Title: The Missing Craters and Basin Rings Beneath the Lunar Maria
Description:
AbstractEvidence for a population of craters buried beneath the nearside lunar maria has been found in the gravity data returned from the Gravity Recovery and Interior Laboratory mission.
Although the total population of buried and visible craters within maria is comparable to the crater population in non‐mare regions at large diameters, a deficit was observed for craters less than ∼90 km in diameter.
This deficit is surprising because the data can resolve craters down to 10 km in diameter.
Similarly, the Imbrium basin only has a partially exposed ring system, with individual ring widths of up to ∼100 km, but where those rings should be buried beneath the mare surface, we find the gravitational signature mostly non‐existent.

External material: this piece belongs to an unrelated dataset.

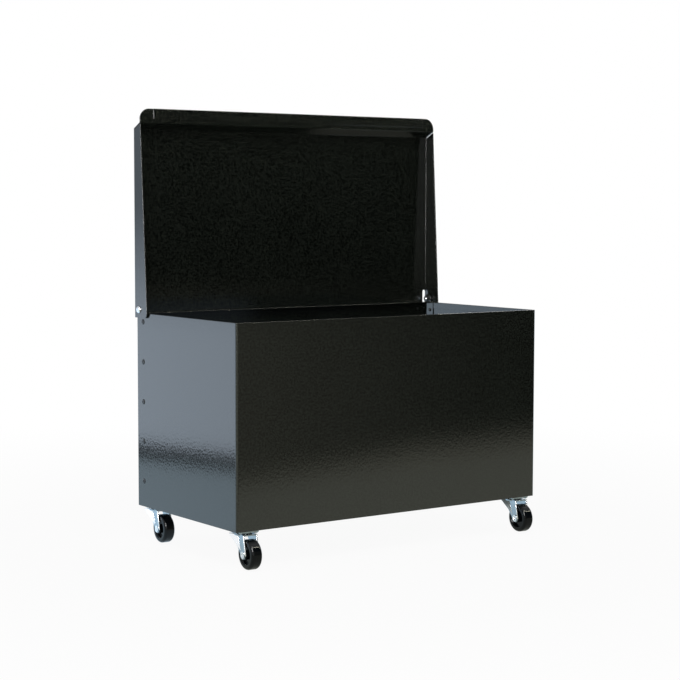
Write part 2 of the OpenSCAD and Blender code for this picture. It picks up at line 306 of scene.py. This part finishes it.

In this study, we test a series of mechanisms and scenarios that may explain the observed deficits in the buried crater populations by comparing localized Bouguer gravity power spectra and recovered crater size‐frequency distributions from models of a simulated volcanically flooded cratered surface to the observed data.
Our results indicate that the observed crater deficit and missing rings of Imbrium are best explained by a smoothing of the pre‐mare surface.
We represent this smoothing as a diffusional process, as might occur with thermomechanical erosion during the earliest stages of the mare eruptions.
The removal of the missing craters and Imbrium rings was a massive and unprecedented event that sheds light on the early evolution of the mare region, possibly supporting high temperature voluminous floods of lava early during mare formation.